- **SHORT TASK**: For the material that follows, list every line containing the word "joints".

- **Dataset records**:
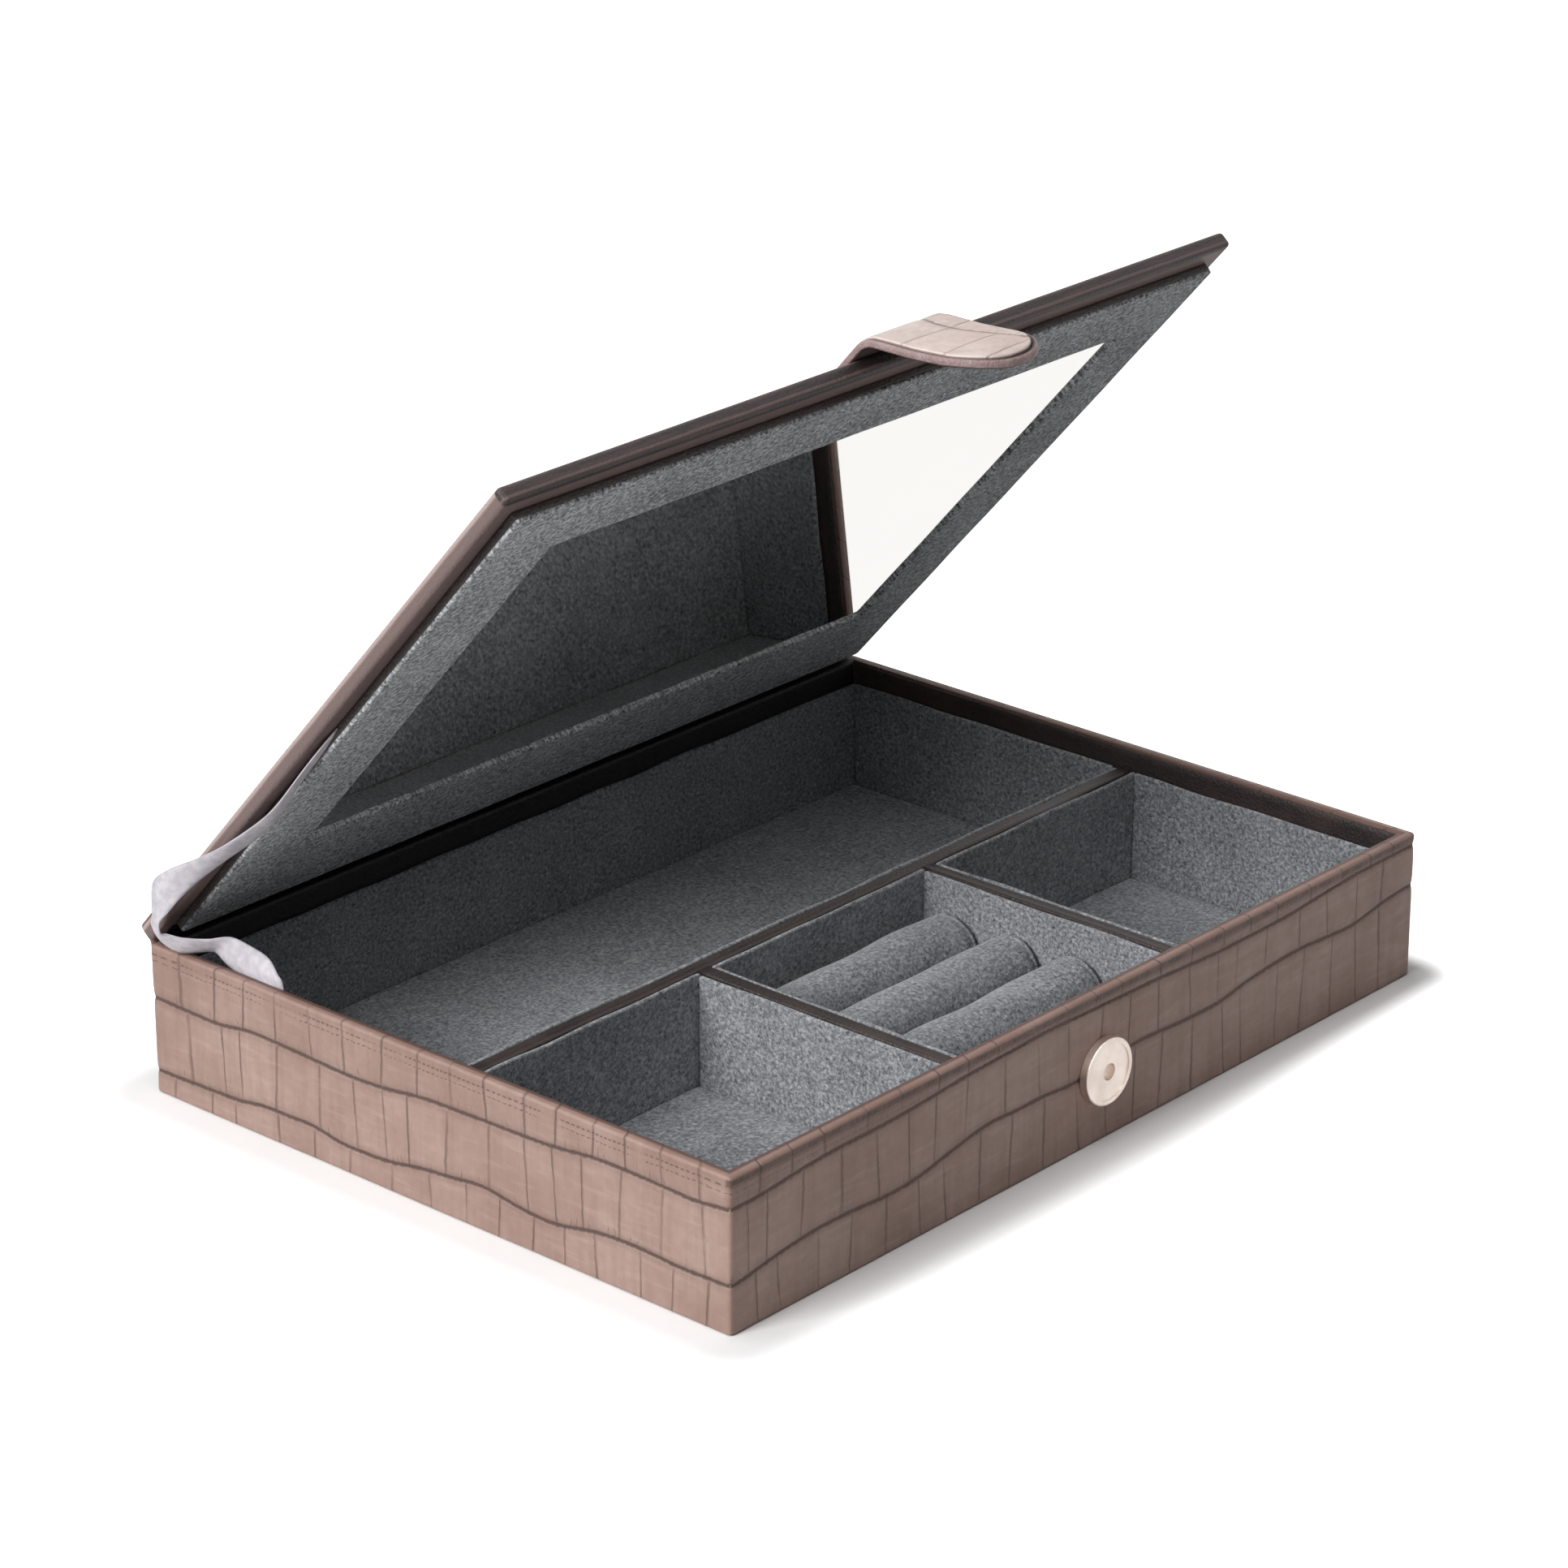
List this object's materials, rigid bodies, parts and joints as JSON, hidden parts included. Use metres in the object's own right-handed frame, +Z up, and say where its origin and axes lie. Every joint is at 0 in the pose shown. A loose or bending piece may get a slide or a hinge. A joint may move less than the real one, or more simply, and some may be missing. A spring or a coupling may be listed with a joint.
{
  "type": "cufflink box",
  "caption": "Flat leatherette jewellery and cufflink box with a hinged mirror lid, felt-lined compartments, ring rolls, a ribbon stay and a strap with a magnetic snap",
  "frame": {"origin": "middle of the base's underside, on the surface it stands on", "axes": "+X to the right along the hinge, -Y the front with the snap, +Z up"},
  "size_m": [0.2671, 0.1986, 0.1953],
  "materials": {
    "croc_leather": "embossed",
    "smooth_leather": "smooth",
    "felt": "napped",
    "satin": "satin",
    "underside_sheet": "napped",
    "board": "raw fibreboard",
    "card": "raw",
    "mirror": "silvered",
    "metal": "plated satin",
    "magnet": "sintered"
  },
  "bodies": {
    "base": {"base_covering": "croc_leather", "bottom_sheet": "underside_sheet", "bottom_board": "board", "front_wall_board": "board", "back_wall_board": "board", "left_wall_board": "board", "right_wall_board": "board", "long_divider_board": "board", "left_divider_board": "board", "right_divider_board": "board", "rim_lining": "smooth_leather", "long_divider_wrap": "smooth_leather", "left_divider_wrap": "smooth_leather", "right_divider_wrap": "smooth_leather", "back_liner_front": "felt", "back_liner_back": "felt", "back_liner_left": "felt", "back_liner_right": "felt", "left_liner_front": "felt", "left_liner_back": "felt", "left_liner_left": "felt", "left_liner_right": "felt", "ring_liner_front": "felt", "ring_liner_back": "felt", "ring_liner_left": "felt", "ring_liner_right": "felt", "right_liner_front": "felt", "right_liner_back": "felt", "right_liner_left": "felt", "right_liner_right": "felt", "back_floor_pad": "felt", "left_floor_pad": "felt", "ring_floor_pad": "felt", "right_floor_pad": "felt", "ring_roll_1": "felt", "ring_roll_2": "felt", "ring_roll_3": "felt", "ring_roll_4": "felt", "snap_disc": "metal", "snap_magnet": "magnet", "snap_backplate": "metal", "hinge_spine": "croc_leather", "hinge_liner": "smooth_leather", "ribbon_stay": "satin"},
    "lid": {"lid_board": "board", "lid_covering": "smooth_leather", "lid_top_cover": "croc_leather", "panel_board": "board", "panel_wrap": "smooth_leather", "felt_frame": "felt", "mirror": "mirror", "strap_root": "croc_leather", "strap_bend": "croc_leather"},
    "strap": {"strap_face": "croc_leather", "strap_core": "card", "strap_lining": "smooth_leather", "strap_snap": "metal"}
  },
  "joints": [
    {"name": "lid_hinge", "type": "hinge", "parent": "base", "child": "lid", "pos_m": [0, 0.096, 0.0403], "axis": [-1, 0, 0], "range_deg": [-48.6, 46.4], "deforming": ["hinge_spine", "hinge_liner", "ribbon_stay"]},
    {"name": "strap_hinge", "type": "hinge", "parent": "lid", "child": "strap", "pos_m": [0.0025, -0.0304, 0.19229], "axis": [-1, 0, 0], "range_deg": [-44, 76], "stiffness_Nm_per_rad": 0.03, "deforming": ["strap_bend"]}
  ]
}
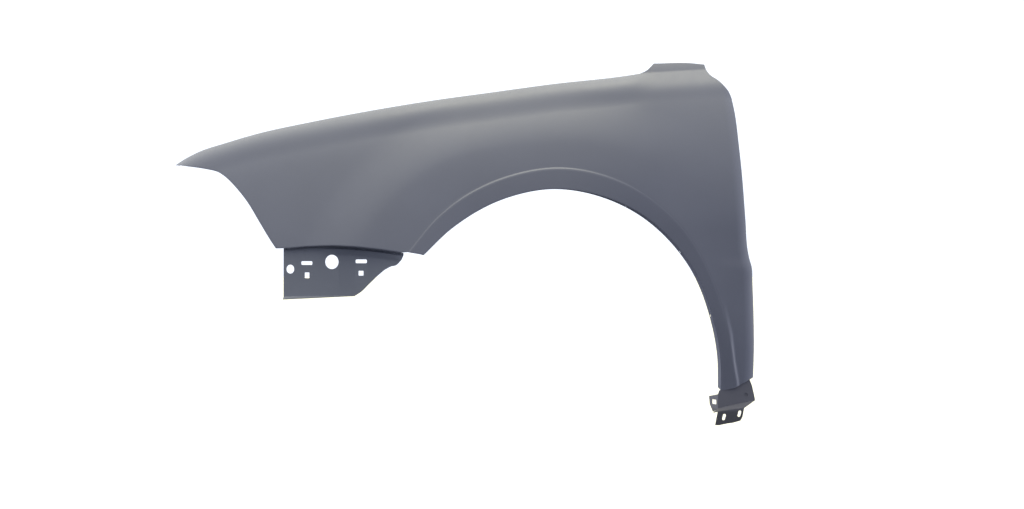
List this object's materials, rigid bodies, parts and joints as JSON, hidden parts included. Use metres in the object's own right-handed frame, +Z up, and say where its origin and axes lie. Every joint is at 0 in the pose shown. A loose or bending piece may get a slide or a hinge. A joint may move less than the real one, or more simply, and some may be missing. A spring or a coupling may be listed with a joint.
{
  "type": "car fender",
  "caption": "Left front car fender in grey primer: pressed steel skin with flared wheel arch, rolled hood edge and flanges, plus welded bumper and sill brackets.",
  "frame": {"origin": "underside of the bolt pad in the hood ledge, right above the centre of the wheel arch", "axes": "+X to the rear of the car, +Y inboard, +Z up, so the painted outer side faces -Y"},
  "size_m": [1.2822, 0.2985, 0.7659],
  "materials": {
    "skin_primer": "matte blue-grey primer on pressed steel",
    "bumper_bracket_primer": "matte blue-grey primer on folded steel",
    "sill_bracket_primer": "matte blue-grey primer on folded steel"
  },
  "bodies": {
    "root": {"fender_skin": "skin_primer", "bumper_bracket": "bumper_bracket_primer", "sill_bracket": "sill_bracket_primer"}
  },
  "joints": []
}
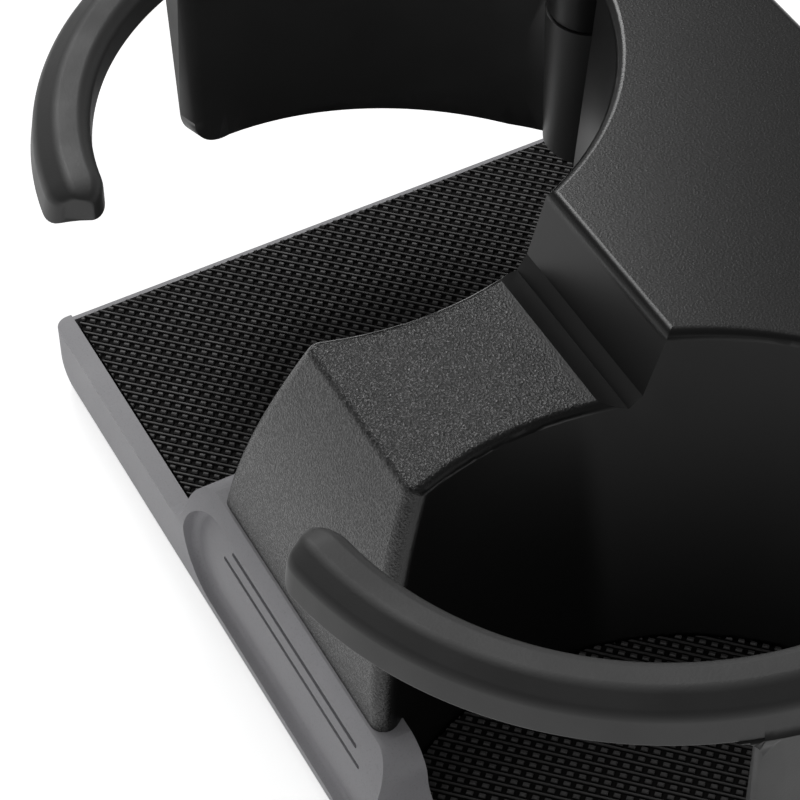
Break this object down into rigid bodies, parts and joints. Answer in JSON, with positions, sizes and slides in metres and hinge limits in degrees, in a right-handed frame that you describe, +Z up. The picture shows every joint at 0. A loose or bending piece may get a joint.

- **RESULT FOR THIS TASK**:
List this object's materials, rigid bodies, parts and joints as JSON, hidden parts included. Use metres in the object's own right-handed frame, +Z up, and say where its origin and axes lie. Every joint is at 0 in the pose shown. A loose or bending piece may get a slide or a hinge. A joint may move less than the real one, or more simply, and some may be missing. A spring or a coupling may be listed with a joint.
  "joints": [
List this object's materials, rigid bodies, parts and joints as JSON, hidden parts included. Use metres in the object's own right-handed frame, +Z up, and say where its origin and axes lie. Every joint is at 0 in the pose shown. A loose or bending piece may get a slide or a hinge. A joint may move less than the real one, or more simply, and some may be missing. A spring or a coupling may be listed with a joint.
  "joints": []
Break this object down into rigid bodies, parts and joints. Answer in JSON, with positions, sizes and slides in metres and hinge limits in degrees, in a right-handed frame that you describe, +Z up. The picture shows every joint at 0. A loose or bending piece may get a joint.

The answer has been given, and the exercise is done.